CRA calls the staffing issue “critical.” It’s the focus of the first of several recommendations – hire better correctional officers and do a better job of keeping them. The job requires training and experience, and high turnover is a huge obstacle, CRA stressed.
“It is important to note that full implementation of many of the recommendations depends on having a sufficient number of fully trained staff on duty, at the right place, at the right time, doing the right thing,” CRA writes.
CRA also recommends a comprehensive staffing plan, updated annually; a housekeeping and sanitation plan; and a comprehensive facility maintenance plan. It also urges updating overall policies and procedures for the sake of corrections officers, stating, “The format of the current policies and procedures is not short, concise, step-by-step instructions for officers to easily follow.”
The consultant lists several problems at the jail:
• “Crowded housing units making it more difficult to supervise inmates’ behaviors and to provide required service” and an “insufficient number of on-duty staff to perform all of the necessary duties associated with living conditions in the inmate housing units.”
• “Inadequate inmate supervision as evidenced by the large amount graffiti in cells; inmate fights out of view of cameras, and poor cleaning by inmates.”
• Bad living conditions “including poor sanitation, poor maintenance, unusable mattresses, missing shower curtains” leading to wet, slippery floors.
Sanitation is a particular concern.
“Toilets were very dirty, appeared crusted with feces,” CRA writes of an initial on-site site. “A female inmate said she had asked many times for rubber gloves and cleaner and she would clean all of the toilets” in her pod.
The report goes on, “Inmates from adjoining cells complained of flushed materials coming up in the other cell. Confirmed by observation,” and “The showers were very dirty and appeared to not have been cleaned for an extended period of time,” and “Showers without shower curtains caused wet slippery floors.”
The report does say sanitation has been improving. Cleaning supplies are available, and a jail staff member organized a crew of inmates to “thoroughly clean each housing unit.”
Administration officials on Tuesday described steps to hang on to more corrections officers, starting with a raise in starting salary to $15 an hour.
The county’s human resources director, Dennis Dumovich, said there have been “tiny strides in the right direction” in lowering turnover.
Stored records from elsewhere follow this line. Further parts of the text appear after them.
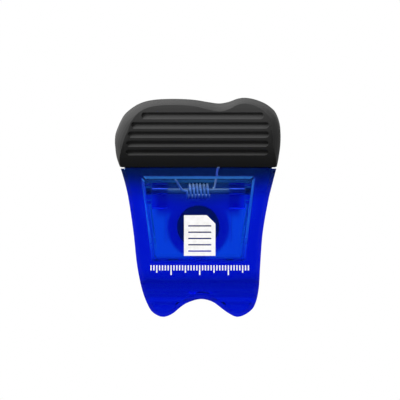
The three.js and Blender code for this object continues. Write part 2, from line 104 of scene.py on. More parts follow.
# Matt finish of the step round a pocket, painted pale as a highlight that fades towards the pocket's foot
STEP_FACING = math.cos(math.atan2(STEP_DEPTH, STEP_WIDTH))  # share of its normal along Y
STEP_FACING_TOLERANCE = 0.028
STEP_FADE_START = POCKET_FOOT + 3 * MM
STEP_FADE_FULL = POCKET_FOOT + 14 * MM
STEP_SCATTER = 0.95  # share of the light that it scatters and doesn't let through
STEP_ROUGHNESS = 0.4  # on top of the polished wall's

# Painted sheen on the rubber, by how far a face looks up or aside, with patches of wear
LIP_START = -0.3
LIP_FULL = 0.05
PATCH_STRENGTH = 0.1

# Legs of the spring, each with a foot between its bend and the coil
FRONT_TIP_RISE = 4.3 * MM  # above the pin
FRONT_FOOT_ASIDE = 1.85 * MM  # past the end of the coil
REAR_REST = 0.3 * MM  # how far behind the coil the rear leg lies
REAR_FOOT_ASIDE = 1.7 * MM
REAR_FOOT_RISE = 1.0 * MM
BEND_REACH = 2.2  # of a bend each way from its foot, in radii of the wire
BEND_REACH_SHARE = 0.6  # most that it takes of the way to the coil
BEND_PULL = 0.7  # how hard the foot draws the bend into its corner
LEAD_SHARE = 0.6  # where the last point before the coil lies

# Print on the front face
INK_FRONT = FACE - 0.02 * MM
INK_BACK = FACE - 0.004 * MM  # clear of the face by a hair
PRINT_MIDDLE = 0.5 * MM  # of the sheet and of the scale, along X
SHEET_MIDDLE = -3.0 * MM  # height of the sheet's middle
SCALE_TOP = -13.4 * MM

# Inputs and output of a Mix node for colours, which share their names with its other ones
MIX_SHARE, MIX_FROM, MIX_TO = 0, 6, 7
MIX_RESULT = 2


def linear(hex_colour):
    """Turns an sRGB hex colour into linear red, green and blue, with an alpha of one."""
    parts = [int(hex_colour[i:i + 2], 16) / 255 for i in (1, 3, 5)]
    return (*(p / 12.92 if p <= 0.04045 else ((p + 0.055) / 1.055) ** 2.4 for p in parts), 1.0)


def add_node(tree, kind, inputs=None, **settings):
    """Adds a node with its settings. Each input gets a value, or a link where it is an output."""
    made = tree.nodes.new(kind)
    for key, value in settings.items():
        setattr(made, key, value)
    for key, value in (inputs or {}).items():
        if isinstance(value, bpy.types.NodeSocket):
            tree.links.new(value, made.inputs[key])
        else:
            made.inputs[key].default_value = value
    return made


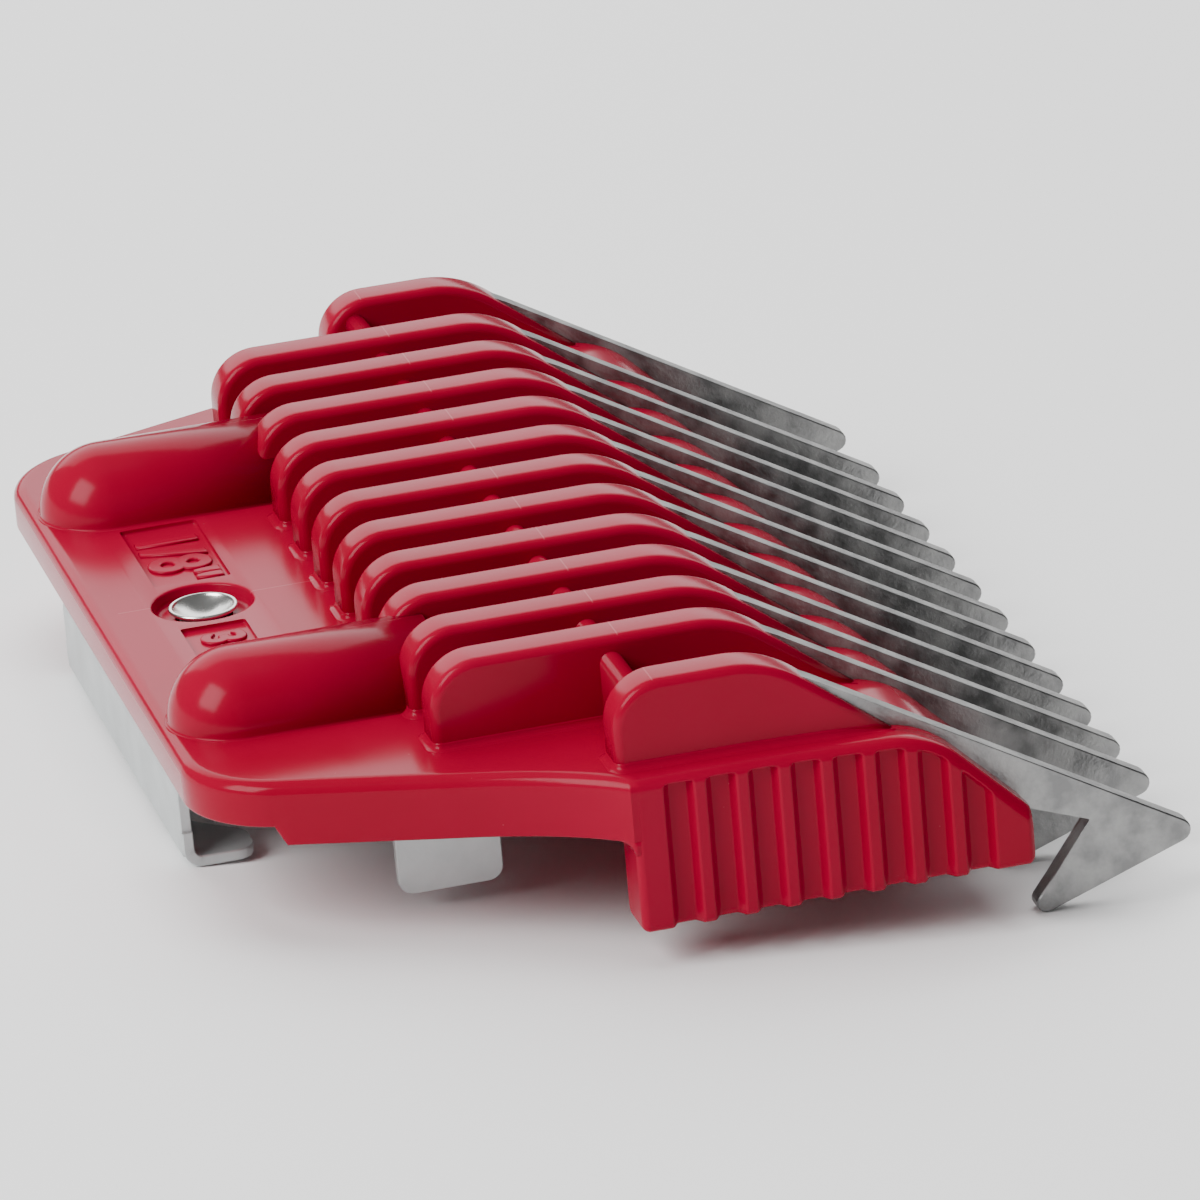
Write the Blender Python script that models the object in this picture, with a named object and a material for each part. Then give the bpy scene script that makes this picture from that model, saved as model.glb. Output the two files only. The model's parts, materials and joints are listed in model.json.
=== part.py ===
"""Clip-on guard comb for a 49 mm clipper blade.

A red plastic moulding carries thirteen steel tines in thirteen ribs. A sheet steel clip slides
under its deck on an eyelet rivet and is pushed forward by a small coil spring.

The comb's tips point to -Y, its width runs along X and the deck's top faces +Z.
Sizes below are in millimetres and are scaled to metres as each mesh is built.
"""
import bpy
import bmesh
import math

MM = 0.001

# driving sizes
RIB_PITCH = 4.0             # spacing of the eleven inner ribs
OUTER_RIB_X = 25.5          # outer ribs stand clear of the 49 mm blade
INNER_RIBS = 11
FLANGE_OUT = 27.75          # half of the overall width
FLANGE_IN = 25.3            # half of the blade bay
REAR_Y = 20.15
FRONT_Y = -13.0
DECK_TOP = 9.75
DECK_UNDER = 7.0            # underside where the blade seats
DECK_UNDER_REAR = 7.85      # thinner lip behind the step
STEP_Y = 17.2
FLANGE_BOTTOM = 3.0
RIB_TOP = 13.4
RIB_WIDTH = 2.0
RIB_EDGE = 0.3              # the ribs' edges are broken by this much
INNER_RIB_REAR = 10.25
OUTER_RIB_REAR = 4.0
TINE_THICK = 0.9
TINE_EDGE = 0.06
TINE_SLOPE = math.radians(30.5)
UNDER_SLOPE = math.radians(20.0)
FIT = 0.12                  # clearance round a piece that sits in another
RIVET_Y = 15.35
SHEET = 0.5
PLATE_TOP = 6.8
CLIP_TRAVEL = 3.0

# features of the deck
RIM_EDGE = 0.5
GROOVE_DEPTH = 0.32
GROOVE_TOP = 0.42           # how far below the deck's top the finger grooves end
POCKET_DEPTH = 0.3          # pockets of the size figures
POCKETS = ((2.65, 9.4, 13.5, 16.9), (-9.5, -2.75, 14.1, 16.95))
RECESS_R = 2.17             # recess and bore of the rivet
RECESS_DEPTH = 0.55
BORE_R = 1.25
WEB_Y = 2.55
WEB_HALF = 0.65
WEB_TOP = 12.85

# the tine's own corners
KNEE_Y = -2.25              # where the slope would meet the rib's top
NOTCH = (-15.94, 3.82)      # apex of the hook
BARB_Y = -13.35             # rear end of the barb, whose lowest point is at height 0
BARB_R = 0.42
TIP_Y = -20.15
TIP_R = 0.5

# the clip's return spring, in a channel under the deck
SPRING_R = 0.85
SPRING_WIRE = 0.15
SPRING_ROOF = 8.75
SPRING_REAR = 9.6
LUG_Y = 3.9                 # rear face of the lug that the spring pushes


def clear_scene():
    for item in list(bpy.data.objects):
        bpy.data.objects.remove(item, do_unlink=True)


def material(name, colour, roughness, metallic, coat=0.0):
    mat = bpy.data.materials.new(name)
    mat.use_nodes = True
    shader = mat.node_tree.nodes["Principled BSDF"]
    shader.inputs["Base Color"].default_value = (*colour, 1.0)
    shader.inputs["Roughness"].default_value = roughness
    shader.inputs["Metallic"].default_value = metallic
    shader.inputs["Coat Weight"].default_value = coat
    mat.diffuse_color = (*colour, 1.0)
    return mat


# outlines ---------------------------------------------------------------------------------

def arc(centre, radius, start, end, steps):
    """Points of an arc from angle start to end in degrees, both ends included."""
    points = []
    for i in range(steps + 1):
        a = math.radians(start + (end - start) * i / steps)
        points.append((centre[0] + radius * math.cos(a), centre[1] + radius * math.sin(a)))
    return points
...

He said the county needs to screen better and do a better job of hiring but said that’s not the main problem.
“Again, the answer is not in recruitment. The answer is in retention,” he said.
The retention issue came to light two years with a task force that recommended increasing starting pay, which was $11.45 an hour at the time. Now it’s $12.60 – the lowest among comparable facilities in the metro area, officials say. A $15, the county would be at the market rate, they say.
The raises would cost the county about $2.3 million a year, though achieving one of its aims – full staffing and less turnover – could significantly cut the need for overtime. The $2.2 million budgeted for overtime in 2017 has already been exceeded.
One legislator said she was disappointed that a detailed staffing analysis wasn’t part of the HOK or CRA studies.
“I guess I wonder how that fell through the cracks and how we address it from a management standpoint,” said Crystal Williams, D-Kansas City.
That issue would be part of the master plan, and officials say a better designed jail could greatly help control staff costs.